Happy Mother's Day to my kind-hearted, sweet, quiet, thoughtful, wonderful mama. She taught me to appreciate funny, outdoorsy men who actually help around the house, the exciting world of books & reading (I became a writer thanks, in part, to her), short hair, the value of a secret (though this lesson was a hard one for me), comfortable shoes, chowmein hot dish, the beauty of minimal (usually silver) jewelry, antiques (though not her creepy dolls with the real hair, cracked faces and little white teeth), shopping for good deals, and Hall & Oates. We have the same opinions about religion, politics, certain family members, and Gena Davis (she bugs us). I turn my back while changing in the locker room because I am modest, just like she is. I clear my throat like she does. I have her hair color, skin tone, long fingers, and monkey feet. We like the same books, movies (romantic comedies and Victorian or Renaissance -era flicks), music (we saw Prince together in concert and it was my mom who actually got me hooked on the Dixie Chicks), and food (nothing too exotic or spicy). We both prefer white wine over red, classic over trendy, Robert Redford over George Clooney. We laugh easily when we're together. There are never awkward moments between us. I have never felt annoyed by her, or frustrated, and if we've ever been in a fight, it must've been something silly, because I can't remember it now.

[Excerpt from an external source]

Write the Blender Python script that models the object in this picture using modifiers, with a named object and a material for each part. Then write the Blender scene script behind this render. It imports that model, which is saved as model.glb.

She taught me to have an open mind. "Never use the hurtful word fat," she'd comment. “Say overweight.” She told my brothers not to make fun of overweight kids, rationalizing: “Do you think they want to be overweight? Do you think they wouldn’t give anything to have your metabolism and wear the same size you wear? Do you think they wouldn’t trade places with you in a heartbeat if it meant they could be skinny?” She taught me to accept everyone—no matter their age, race, religion, or sexual orientation. She’d say things like, “Why do people think homosexuality is a choice? Why would you choose a life that’s full of obstacles, a life that's not socially acceptable? That doesn't make any sense.” She taught me that it's not OK when a man talks down to a woman. That if you respect your significant other, you won't degrade them. Ever.
I realized, for the first time, how much I leaned on her when I was a freshman in college suffering from my first (and only) migraine headache, lying in my dark dorm room with a wet washcloth on my forehead (after running down the hall to puke in the community bathroom). At that moment I wanted her there with me. I wanted her cold, soothing hands on my throbbing forehead. I wanted her to calm me with the reassuring phrase that everything would be OK. If growing up meant being sick and alone (and taking care of myself), I didn’t want to grow up. I wanted to stay safe in her world forever.

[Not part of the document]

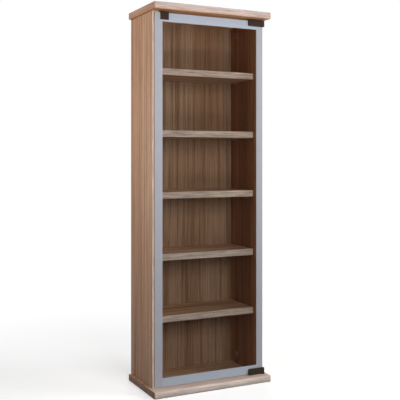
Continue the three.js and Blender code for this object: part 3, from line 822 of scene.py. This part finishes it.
def makeShelfPins(look):
    for side, sign in (("left", -1), ("right", 1)):
        names = {(k, row): f"shelf_pin_{k}_{side}_{row}"
                 for k in range(1, shelfCount + 1) for row in ("front", "rear")}
        low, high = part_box(names[1, "front"])
        rearLow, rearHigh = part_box(names[1, "rear"])
        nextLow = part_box(names[2, "front"])[0]
        middle = (low + high) / 2
        reach = look["collar"] + look["stub"]
        wallX = high.x - reach if sign < 0 else low.x + reach
        pins = setOut("shelfPins" + side.capitalize(), shelfPinObject(look), "carcass", {
            "Rows": shelfCount, "Row Step": (0, 0, nextLow.z - low.z),
            "Columns": 2, "Column Step": (0, (rearLow.y + rearHigh.y) / 2 - middle.y, 0),
            "First Place": (wallX, middle.y, middle.z),
            "Direction": (0, math.radians(-90 * sign), 0), "Finish": materials["nickel"]})
        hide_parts(*names.values())


makeShelfPins(shelfPin)
print("shelf pins set out")


catchScrew = {
    "headRadius": 0.0025,
    "headHeight": 0.0015,
    "dome": ((1, 0.35), (0.93, 0.7), (0.75, 0.93), (0.5, 1)),  # in shares of the radius and the height
    "recess": (0.0028, 0.0006, 0.0009),  # length, width and depth of its cross
    "segments": 24,
    "fromMiddle": 0.00925,
    "earMiddleY": -0.030,
    "earUnderZ": 0.8965,
    "looseTurn": 0.7,
    "seed": 11,
}


def crossCutter(length, width, depth, top):
    mesh = bpy.data.meshes.new("recess")
    shape = bmesh.new()
    for size in ((length, width, 2 * depth), (width, length, 2 * depth)):
        matrix = Matrix.Translation((0, 0, top)) @ Matrix.Diagonal((*size, 1))
        bmesh.ops.create_cube(shape, size=1, matrix=matrix)
    shape.to_mesh(mesh)
    shape.free()
    made = bpy.data.objects.new("recess", mesh)
    bpy.context.scene.collection.objects.link(made)
    return made


def crossHead(look):
    radius, height = look["headRadius"], look["headHeight"]
    dome = [(radius * out, height * up) for out, up in look["dome"]]
    head = turnedObject("catchScrew", [(0, 0), (radius, 0), *dome, (0, height)], look["segments"])
    return smoothed(cutFrom(head, crossCutter(*look["recess"], height)))


def makeCatchScrews(look):
    low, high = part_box("catch_housing")
    reach = look["fromMiddle"]
    setOut("catchScrews", crossHead(look), "carcass", {
        "Rows": 2, "Row Step": (2 * reach, 0, 0),
        "First Place": ((low.x + high.x) / 2 - reach, look["earMiddleY"], look["earUnderZ"]),
        "Direction": (math.pi, 0, 0), "Loose Turn": look["looseTurn"], "Seed": look["seed"],
        "Finish": materials["nickel"]})


makeCatchScrews(catchScrew)
print("catch screws set out")


backNail = {
    "headRadius": 0.0016,
    "proud": 0.0003,
    "sunk": 0.0005,
    "dome": ((1, 0.5), (0.85, 1)),  # in shares of the radius and of how proud it stands
    "segments": 20,
    "perSide": 7,
    "edgeDistance": 0.045,
    "inset": 0.0038,
    "looseTurn": 3.0,
    "seed": 5,
}


def makeBackNails(look):
    low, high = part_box("back_panel")
    pitch = (high.z - low.z - 2 * look["edgeDistance"]) / (look["perSide"] - 1)
    radius, proud, sunk = look["headRadius"], look["proud"], look["sunk"]
    dome = [(radius * out, proud * up) for out, up in look["dome"]]
    profile = [(0, -sunk), (radius, -sunk), *dome, (0, proud)]
    head = smoothed(turnedObject("backNail", profile, look["segments"]))
    setOut("backNails", head, "carcass", {
        "Rows": look["perSide"], "Row Step": (0, 0, pitch),
        "Columns": 2, "Column Step": (high.x - low.x - 2 * look["inset"], 0, 0),
        "First Place": (low.x + look["inset"], high.y, low.z + look["edgeDistance"]),
        "Direction": (math.radians(-90), 0, 0), "Loose Turn": look["looseTurn"], "Seed": look["seed"],
        "Finish": materials["nickel"]})


makeBackNails(backNail)
print("back nails set out")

I wish my mom could see herself as others see her. She's too hard on herself about her weight, her job, her social skills. (She says she's envious of my outgoing personality; while I'm envious of her ability to refrain from gossip and not insert Foot In Mouth). She's so incredibly MODEST, about her natural good looks, her intelligence, her witty sense of humor, her patience, her independent attitude, her strong feminist ideals. There are few people who have that kind of modesty today. She's not only modest, she's a genuinely good person—one of the kindest souls I know—constantly doing for others, never looking for anything in return. Add to her list: good listener, advice-giver, travel companion, cook, gardener, and home-decorator. She's equally adored as a wife, daughter, sister, mom, mother-in-law, grandma, friend and coworker. I know because I've been told as much by my relatives.
My relationship with her entered a whole new level after I became a mom myself. There's this new intensity that comes along with sharing the experience of motherhood. I understand and appreciate the sacrifices she made for us, and I feel this connection with her over how much we love Adam. She doesn't try to tell me what to do, or make me feel guilty, or criticize my mothering skills. She is sincere and positive, supporting me, and taking care of me (all new moms need to be mothered a little), and offering up constructive suggestions—but only when asked for advice. There are so many reasons she's not only my mom, but my friend ... I only hope I can do as good a job raising my children as my mom did raising her own.

1 comment:

willikat said...

i'm going to have to write about my mom after reading this. i cried! again! so sincere and sweet you are! your mama is lucky to have you, too.
also, why dontcha go ahead and have a couple more kids? because that first one you have is so darling. you should add more darling to the world. it needs more darling.